Wolff's sculpture received prizes in juried shows at the Chicago Art Institute in 1933 and 1934, and in a one-man exhibition in 1935. But the artist was already turning from sculpture toward painting, what he called, "exciting but, in a sense, terrifying excursions into this new and strange realm of subjectively expressive abstraction."

From 1936 on Wolff expressed himself in abstract painting: "Spaces of magic light and vivid color, emptied of fixed points of reference, of self-enclosed objects and locally isolated things, color spaces containing only the heavy black lines of brush strokes that defined their limits; this was what emerged....with a kind of furious aimlessness. I was not sure what it was that was happening, but I knew that what ever it was it was vividly alive. This was the here and now of my life. I had taken the long, final step out of the shelter of art history and I found that I was quite alone."
Wolff became a member of Abstract American Artists in 1937 and exhibited with the group.
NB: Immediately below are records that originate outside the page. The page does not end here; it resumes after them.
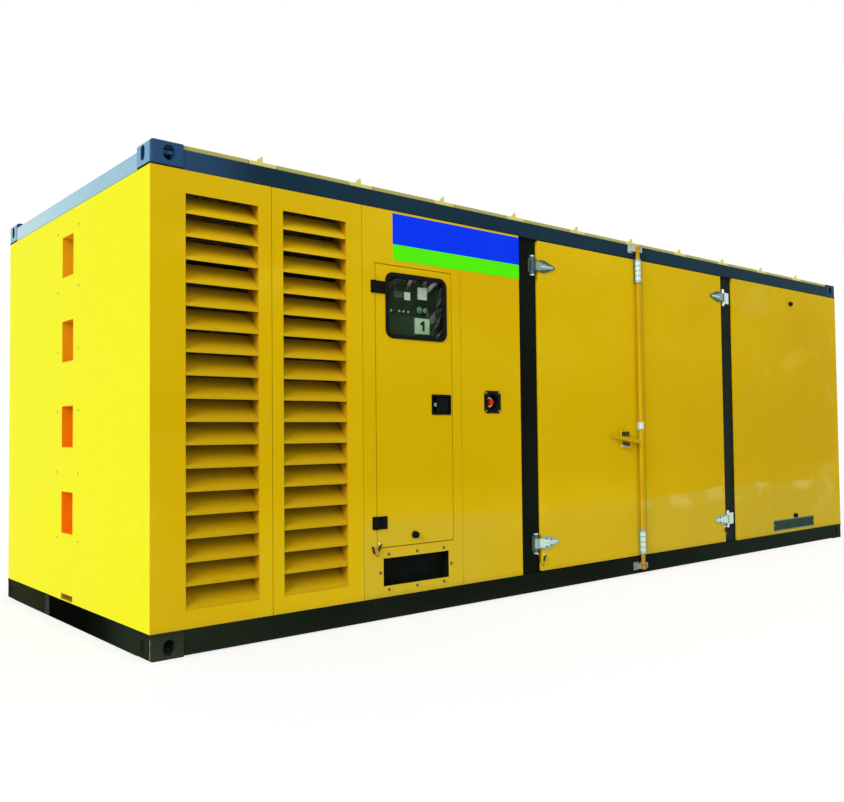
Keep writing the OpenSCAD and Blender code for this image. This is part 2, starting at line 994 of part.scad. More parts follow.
module roof_straps() {
    color(YELLOW)
        for (i = [0:strap_count - 1]) {
            roof_tray(strap_mid(i) - strap_w / 2, strap_mid(i) + strap_w / 2);
            both_sides()
                roof_lug(strap_mid(i));
        }
}

// ---- Control bay ----

module control_cabinet() {
    color([0.30, 0.33, 0.31])
        difference() {
            face_box(
                cabinet_s0, cabinet_s1, cabinet_z0, cabinet_z1,
                wall_back, wall_back + cabinet_d);
            face_box(
                cabinet_s0 + cabinet_t, cabinet_s1 - cabinet_t,
                cabinet_z0 + cabinet_t, cabinet_z1 - cabinet_t,
                wall_back - over, wall_back + cabinet_d - cabinet_t);
        }
}

module instrument_panel() {
    d0 = wall_back + panel_set;
    color([0.24, 0.29, 0.26])
        face_box(
            cabinet_s0 + cabinet_t, cabinet_s1 - cabinet_t,
            cabinet_z0 + cabinet_t, cabinet_z1 - cabinet_t, d0, d0 + cabinet_t);
}

// Leaves with a knuckle at each end of the hinge, and the pin through them.
module control_hinge_leaves() {
    half_h = chinge_h / 2;
    end_h = chinge_h / 4;
    leaf_s = cpin_s - cknuckle_r - run_room;
    color(BLACK)
        for (z = chinge_z) {
            upright(cpin_s, cpin_d, z - half_h, z + half_h, cpin_r);
            for (z0 = [z - half_h, z + half_h - end_h]) {
                upright(cpin_s, cpin_d, z0, z0 + end_h, cknuckle_r);
                face_box(leaf_s, cpin_s, z0, z0 + end_h, wall_set - cleaf_t, wall_set);
            }
            face_box(cpin_s - cleaf_l, leaf_s + over, z - half_h, z + half_h, wall_set - cleaf_t, wall_set);
        }
}

module control_hinge_straps() {
    half_h = chinge_h / 2;
    mid_h = half_h / 2 - run_room;
    neck_s = cpin_s + cknuckle_r + run_room;
    color(BLACK)
        for (z = chinge_z)
            difference() {
                union() {
                    upright(cpin_s, cpin_d, z - mid_h, z + mid_h, cknuckle_r);
                    face_box(
                        cpin_s, neck_s + over, z - mid_h, z + mid_h,
                        wall_set - cleaf_t, wall_set);
                    face_box(
                        neck_s, cpin_s + cstrap_l, z - half_h, z + half_h,
                        wall_set - cleaf_t, wall_set);
                }
                upright(cpin_s, cpin_d, z - chinge_h, z + chinge_h, cpin_r + run_gap);
            }
}

// Moves its children to the lower left corner of the window's rubber.
module at_window(inset = 0) {
    translate([cdoor_x + win_x + inset, cdoor_z1 - win_z - win_h + inset])
        children();
}

// The window's outline, smaller by inset all round.
module window_outline(inset) {
    at_window(inset)
        round_rect(win_w - 2 * inset, win_h - 2 * inset, win_r - inset);
}

// The hollow of the latch tray, smaller by inset all round, from depth d0 to d1.
module latch_box(inset, d0, d1) {
    face_box(
        latch_s0 + inset, latch_s0 + latch_w - inset,
        latch_z0 + inset, latch_z1 - inset, d0, d1);
}

module control_door() {
    color(YELLOW)
        difference() {
            face_box(
                cdoor_x, cdoor_x + cdoor_w, cdoor_z, cdoor_z1,
                wall_set, wall_set + cdoor_t);
            face_plate(wall_set - over, wall_set + cdoor_t + over)
                window_outline(gasket_w / 2);
            latch_box(latch_rim, wall_set - over, wall_set + cdoor_t + over);
        }
}

module window_gasket() {
    color(RUBBER)
        difference() {
            union() {
                face_plate(wall_set - gasket_h, wall_set)
                    window_outline(0);
                face_plate(wall_set - over, wall_set + cdoor_t - gasket_back)
                    window_outline(gasket_w / 2);
            }
            face_plate(wall_set - gasket_h - over, wall_set + cdoor_t)
                window_outline(gasket_w);
            face_plate(glass_d, glass_d + glass_t)
                window_outline(gasket_w - glass_lap);
        }
}

module window_glass() {
    color([0.35, 0.42, 0.40, 0.35])
        face_plate(glass_d, glass_d + glass_t)
            window_outline(gasket_w - glass_lap);
}

module latch_tray() {
    flange_t = 4;
    corner_r = 8;
    lock_s = latch_s0 + latch_rim + (lock_strip_w - flange_t) / 2;
    inner = latch_rim + latch_t;
    color(BLACK)
        difference() {
            union() {
                face_plate(wall_set - flange_t, wall_set)
                    translate([latch_s0, latch_z0])
                        round_rect(latch_w, latch_h, corner_r);
                latch_box(latch_rim, wall_set - over, wall_set + latch_d);
            }
            latch_box(inner, wall_set - flange_t - over, wall_set + latch_d - latch_t);
        }
    // The pin that the paddle swings on, and the lock barrel beside it.
    color(ZINC) {
        upright(
            paddle_s0, barrel_d, latch_z0 + latch_rim + over,
            latch_z1 - latch_rim - over, paddle_pin_r);
        face_rod(lock_s, latch_z, lock_r, wall_set + latch_t, wall_set + latch_d - over);
    }
}

module latch_paddle() {
    color(BLACK)
        difference() {
            union() {
                face_box(
                    paddle_s0, paddle_s1, latch_z - paddle_half_h, latch_z + paddle_half_h,
                    paddle_d, paddle_d + paddle_t);
                upright(
                    paddle_s0, barrel_d, latch_z - paddle_half_h,
                    latch_z + paddle_half_h, barrel_r);
            }
            upright(paddle_s0, barrel_d, latch_z0, latch_z1, paddle_pin_r + run_gap);
        }
}

// ---- Stop button ----

module stop_cup() {
    cup_r = stop_r + stop_wall;
    cup_back = stop_back + stop_wall;
    color(RUBBER)
        difference() {
            union() {
                face_plate(wall_set - stop_plate_t, wall_set)
                    intersection() {
                        translate([stop_x - stop_w / 2, stop_z - stop_w / 2])
                            round_rect(stop_w, stop_w, stop_corner);
                        translate([stop_x, stop_z])
                            circle(stop_w * stop_clip);
                    }
                face_rod(stop_x, stop_z, cup_r, wall_set - over, cup_back);
            }
            face_rod(stop_x, stop_z, stop_r, wall_set - stop_plate_t - over, stop_back);
            face_rod(stop_x, stop_z, stem_r + stem_gap, wall_set, cup_back + over);
        }
}

module stop_ring() {
    color([0.80, 0.66, 0.20])
        face_plate(stop_back - ring_t, stop_back)
            translate([stop_x, stop_z])
                difference() {
                    circle(ring_r);
                    circle(ring_hole_r);
                }
}

module stop_button() {
    head = stop_back - ring_t - stop_travel - button_gap - button_t;
    tail = stop_back + stop_wall + stop_travel + ring_t;
    color([0.75, 0.05, 0.05]) {
        face_rod(stop_x, stop_z, head_r, head, head + button_t);
        face_rod(stop_x, stop_z, stem_r, head + button_t - over, tail);
    }
}

// ---- Service doors ----

module left_door() {
    color(YELLOW)
        face_box(
            door_1, meet_x - door_gap / 2, door_z0, door_z1,
            door_face, door_face + door_t);
}

module right_door() {
    s0 = meet_x + door_gap / 2;
    color(YELLOW) {
        face_box(s0, door_2, door_z0, door_z1, door_face, door_face + door_t);
        face_box(
            s0, s0 + strip_w, door_z0 + strip_in, door_z1 - strip_in,
            door_face - strip_t, door_face + over);
    }
}

// A block from s_a to s_b whichever way round they are.
module span_box(s_a, s_b, z0, z1, d0, d1) {
    face_box(min(s_a, s_b), max(s_a, s_b), z0, z1, d0, d1);
}

// One hinge's fixed half: a leaf on the post, two knuckles and the pin.
module hinge_leaf(pin_s, side, z, leaf_w) {
    half_h = hinge_h / 2;
    knuckle_h = hinge_h / 4;
    plate_h = hinge_h / 3;
    plate_d = pin_d + knuckle_r / 3;
    s_out = pin_s + side * leaf_w;
    s_in = pin_s + side * (knuckle_r + arm_room);
    upright(pin_s, pin_d, z - half_h, z + half_h, pin_r);
    for (z0 = [z - half_h, z + half_h - knuckle_h]) {
        upright(pin_s, pin_d, z0, z0 + knuckle_h, knuckle_r);
        span_box(pin_s, s_in, z0, z0 + knuckle_h, plate_d, post_set);
    }
    span_box(s_in, s_out, z - plate_h, z + plate_h, plate_d, post_set);
}

// The pins stand in front of the posts, close to the plane of the doors' faces.
module door_hinge_leaves() {
    color(ZINC)
        for (z = hinge_z) {
            hinge_leaf(left_pin_s, -1, z, leaf_left);
            hinge_leaf(right_pin_s, 1, z, leaf_right);
        }
}

// The strap's outline, drawn from the pin at the origin towards +X: an even
// width over the door's edge, then a taper to a blunt tip.
module strap_outline(length, height) {
    half_h = height / 2;
    tip_h = height / 6;
    end_h = tip_h / 2;
    tip_1 = length + pin_x;
    tip_0 = tip_1 - tip_h;
    polygon([
        [pin_x + door_gap, -half_h],
        [pin_x + strap_neck, -half_h],
        [tip_0, -tip_h],
        [tip_1, -end_h],
        [tip_1, end_h],
        [tip_0, tip_h],
        [pin_x + strap_neck, half_h],
        [pin_x + door_gap, half_h]]);
}

// One hinge's moving half: a middle knuckle, an arm and a spade on the door.
module hinge_strap(pin_s, side, z) {
    half_h = hinge_h / 4 - run_room;
    arm_end = pin_s + side * (pin_x + strap_shoulder);
    difference() {
        union() {
            upright(pin_s, pin_d, z - half_h, z + half_h, knuckle_r);
            span_box(pin_s, arm_end, z - half_h, z + half_h, door_face - strap_t, door_face);
            face_plate(door_face - strap_t, door_face)
                translate([pin_s, z])
                    mirror([side < 0 ? 1 : 0, 0])
                        strap_outline(strap_l, strap_h);
        }
        upright(pin_s, pin_d, z - hinge_h, z + hinge_h, pin_r + run_gap);
    }
}

module left_door_straps() {
    color(ZINC)
        for (z = hinge_z)
            hinge_strap(left_pin_s, 1, z);
}

module right_door_straps() {
    color(ZINC)
        for (z = hinge_z)
            hinge_strap(right_pin_s, -1, z);
}

// ---- Lock rod ----

// A clamp on the right door that the rod turns in.
module rod_guide(z, height) {
    half_h = height / 2;
    clamp_h = half_h - guide_end;
    front = door_face - strip_t;
    s0 = meet_x + door_gap / 2;
    out_r = rod_r + guide_wall;
    difference() {
        union() {
            face_box(s0, s0 + guide_w, z - half_h, z + half_h, front - guide_t, front);
            face_box(s0, rod_s + out_r, z - clamp_h, z + clamp_h, rod_d, front);
            upright(rod_s, rod_d, z - clamp_h, z + clamp_h, out_r);
        }
        upright(rod_s, rod_d, z - height, z + height, rod_r + run_gap);
    }
}

module rod_guides() {
    color(ZINC) {
        rod_guide(guide_z1, guide_h);
        rod_guide(guide_z0, guide_h);
        rod_guide(hub_z + guide_mid_up, guide_mid_h);
    }
}

module lock_rod() {
    color(YELLOW) {
        upright(rod_s, rod_d, rod_z0, rod_z1, rod_r);
        for (z = [rod_z0, rod_z1])
            upright(rod_s, rod_d, z - cam_h / 2, z + cam_h / 2, cam_r);
        upright(rod_s, rod_d, hub_z - hub_h / 2, hub_z + hub_h / 2, rod_r + hub_wall);
        translate([x_left + rod_s, y_face + rod_d, hub_z])
            rotate([0, handle_tilt, 0])
                translate([-handle_l, -handle_t, -handle_h / 2])
                    cube([handle_l, handle_t, handle_h]);
    }
}

// One lug beside a cam, from s_in outwards, on its own foot on the rail.
module keeper_lug(z, side, lug_w, foot_w) {
    s_in = rod_s + side * (cam_r + keeper_gap);
    foot_z = keeper_h * 3 / 2;
    span_box(s_in, s_in + side * lug_w, z - keeper_h, z + keeper_h, rod_d - keeper_gap, rail_set);
    span_box(
        s_in, s_in + side * (lug_w + foot_w), z - foot_z, z + foot_z,
        rail_set - keeper_t, rail_set);
}

module rod_keepers() {
    color(ZINC)
        for (z = [rod_z0, rod_z1]) {
            keeper_lug(z, -1, keeper_w1, keeper_foot1);
            keeper_lug(z, 1, keeper_w2, keeper_foot2);
        }
}

// The catch on the left door: a plate with a lug above the handle and a hasp below.
module handle_catch() {
    s_mid = meet_x - catch_in;
    mid_z = hub_z + (rod_s - s_mid) * tan(handle_tilt);
    clear = handle_h / 2 + catch_gap;
    front = rod_d - catch_out;
    half_w = catch_w / 2;
    color(ZINC) {
        face_box(
            s_mid - half_w, s_mid + half_w, mid_z - clear - catch_h, mid_z + clear + catch_h,
            door_face - catch_t, door_face);
        face_box(
            s_mid - half_w, s_mid + half_w, mid_z + clear, mid_z + clear + catch_lug_h,
            front, door_face);
        face_box(
            s_mid - half_w + catch_in_s, s_mid + half_w + catch_in_s,
            mid_z - clear - catch_lug_h, mid_z - clear, front, door_face);
    }
}

// ---- Drawing ----

bottom_castings();
top_castings();
casting_pads();
bottom_side_rails();
bottom_end_rails();
top_side_rails();
top_end_rails();
door_posts();
corner_posts();
floor_beams();
floor_plate();
left_end_wall();
step_pockets();
right_end_wall();
front_louvre_walls();
front_louvre_blades();
louvre_boxes();
louvre_screens();
control_wall();
service_wall();
right_wall();
back_walls();
back_louvre_blades();
roof_panels();
roof_straps();
gland_plate();
control_cabinet();
instrument_panel();
control_hinge_leaves();
control_door();
control_hinge_straps();
window_gasket();
window_glass();
latch_tray();
latch_paddle();
stop_cup();
stop_ring();
stop_button();
left_door();
right_door();
door_hinge_leaves();
left_door_straps();
right_door_straps();
rod_guides();
lock_rod();
rod_keepers();
handle_catch();
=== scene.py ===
import math

import bmesh
import bpy
from mathutils import Matrix, Vector


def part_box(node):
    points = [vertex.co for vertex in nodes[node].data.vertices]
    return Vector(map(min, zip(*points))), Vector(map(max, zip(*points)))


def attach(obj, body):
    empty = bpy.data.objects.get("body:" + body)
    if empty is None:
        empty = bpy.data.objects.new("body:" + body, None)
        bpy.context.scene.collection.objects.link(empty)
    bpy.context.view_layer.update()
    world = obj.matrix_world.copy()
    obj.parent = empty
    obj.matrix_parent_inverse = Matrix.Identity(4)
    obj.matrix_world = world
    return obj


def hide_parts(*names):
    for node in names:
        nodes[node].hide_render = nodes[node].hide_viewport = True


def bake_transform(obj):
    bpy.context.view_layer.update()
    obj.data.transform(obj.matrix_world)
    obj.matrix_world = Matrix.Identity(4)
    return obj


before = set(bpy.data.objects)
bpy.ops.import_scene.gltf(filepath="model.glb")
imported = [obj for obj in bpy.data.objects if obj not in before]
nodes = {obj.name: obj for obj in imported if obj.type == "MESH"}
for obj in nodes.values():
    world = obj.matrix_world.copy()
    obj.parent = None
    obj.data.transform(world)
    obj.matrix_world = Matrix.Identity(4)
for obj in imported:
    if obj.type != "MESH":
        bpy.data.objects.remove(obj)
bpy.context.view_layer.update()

# ---- Places: s along the front from its left end, z up, d behind the front face, all in mm ----

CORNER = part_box("bottom_castings")[0]


def P(s, z, d):
    """A place given in mm, in the frame's metres."""
    return Vector((CORNER.x + s / 1000, CORNER.y + d / 1000, z / 1000))


def span(node):
    """A node's limits as (s0, s1, z0, z1, d0, d1) in mm."""
    lo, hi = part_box(node)
    return (
        (lo.x - CORNER.x) * 1000, (hi.x - CORNER.x) * 1000, lo.z * 1000, hi.z * 1000,
        (lo.y - CORNER.y) * 1000, (hi.y - CORNER.y) * 1000)


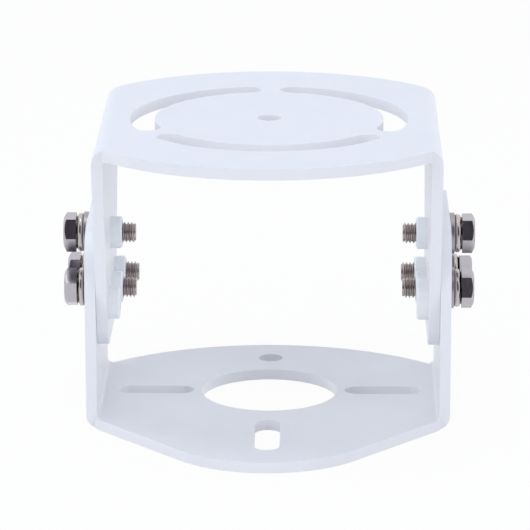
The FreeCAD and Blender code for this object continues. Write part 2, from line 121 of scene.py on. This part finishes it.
# Studio, with lengths in metres, angles in radians and the sensor in millimetres.
FLOOR_RADIUS = 6.0
FLOOR_SIDES = 64
FLOOR_GAP = 0.0001
CARD_SIZE = (4.4, 3.3)
CARD_PLACE = (0.0, -2.0, 1.7)
OVERHEAD_WIDTH = 0.6
OVERHEAD_PLACE = (-0.1, 0.0, 1.1)
GLINT_WIDTH = 0.3
GLINT_PLACE = (-0.15, 0.0, 1.0)
LAMP_WIDTH = 0.8
FRONT_PLACE = (-0.2, -1.05, 1.2)
CORNER_PLACE = (1.3, 0.9, 0.4)
CAMERA_PLACE = (0.014217, -0.991811, 0.318758)
CAMERA_PITCH = 0.27404
CAMERA_YAW = -0.01555
CAMERA_ROLL = 0.00104
SENSOR_WIDTH = 36.0


# Sizes and colours that a user would change.

class CoatSettings(bpy.types.PropertyGroup):
    colour: FloatVectorProperty(
        name="Coat", description="Colour of the powder coat on both brackets",
        subtype="COLOR", size=3, min=0, max=1, default=(0.88, 0.89, 0.91))
    # The nut colour is partly the nuts' own greener tint and partly painted light: a lighter copy
    # of the coat, making up for the weaker light on the round nuts.
    nut_tint_and_painted_light: FloatVectorProperty(
        name="Nuts", description="Colour of the coat on the press nuts",
        subtype="COLOR", size=3, min=0, max=1, default=(0.93, 0.96, 0.955))
    edge_round: FloatProperty(
        name="Edge round", description="Radius that the coat leaves on the edges of the sheet",
        unit="LENGTH", min=0.0001, max=0.001, default=0.0005)
    nut_round: FloatProperty(
        name="Nut edge round", description="Radius on the edges of the press nuts",
        unit="LENGTH", min=0.0001, max=0.001, default=0.0004)
    grain: FloatProperty(
        name="Grain", description="Width of the ripples in the powder coat",
        unit="LENGTH", min=0.0003, max=0.005, default=0.0011)


class BoltSettings(bpy.types.PropertyGroup):
    steel: FloatVectorProperty(
        name="Bolt steel", description="Colour of the bolt heads",
        subtype="COLOR", size=3, min=0, max=1, default=(0.50, 0.48, 0.52))
    thread_steel: FloatVectorProperty(
        name="Thread steel", description="Colour of the threads",
        subtype="COLOR", size=3, min=0, max=1, default=(0.50, 0.44, 0.42))
    # The neck colour is a painted shade: dark brown standing for the shade in the recess between a
    # head and its washer.
    neck: FloatVectorProperty(
        name="Neck", description="Colour of the narrow neck between a head and its washer",
        subtype="COLOR", size=3, min=0, max=1, default=(0.105, 0.085, 0.083))
    head_round: FloatProperty(
        name="Head round", description="Radius on the outer edges and corners of the heads",
        unit="LENGTH", min=0.0001, max=0.0006, default=0.00045)
    rim_round: FloatProperty(
        name="Rim round", description="Radius on the edges of the heads that face the washers",
        unit="LENGTH", min=0.0001, max=0.0003, default=0.00028)
    pitch: FloatProperty(
        name="Pitch", description="Distance from one thread crest to the next",
        unit="LENGTH", min=0.0005, max=0.002, default=0.001)
    depth: FloatProperty(
        name="Thread depth", description="Depth of the thread from its crest to its root",
        unit="LENGTH", min=0.0001, max=0.001, default=0.00055)
    steps: IntProperty(
        name="Steps", description="Steps of the thread in one turn", min=12, max=72, default=40)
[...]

Wolff joined with Laszlo Moholy-Nagy and Gyorgy Kepes in 1938 when they established the Chicago Institute of Design, the American revival of the German Bauhaus school. After World War II Wolff was professor of Art at Brooklyn College, where as department chairman his faculty included Ad Reinhardt, Burgoyne Diller, Stanley Hayter, Carl Holty and Mark Rothko. Wolff's book Essays on Art and Learning, was published in 1971.

Wolff's work is represented in collections including: Art Institute of Chicago, Brooklyn Museum of Art, estate of Alexander Calder, estate of Marcel Breuer, The Guggenheim, Rhode Island School of Design Museum, the Tate in London, and the Wadsworth Athenaeum.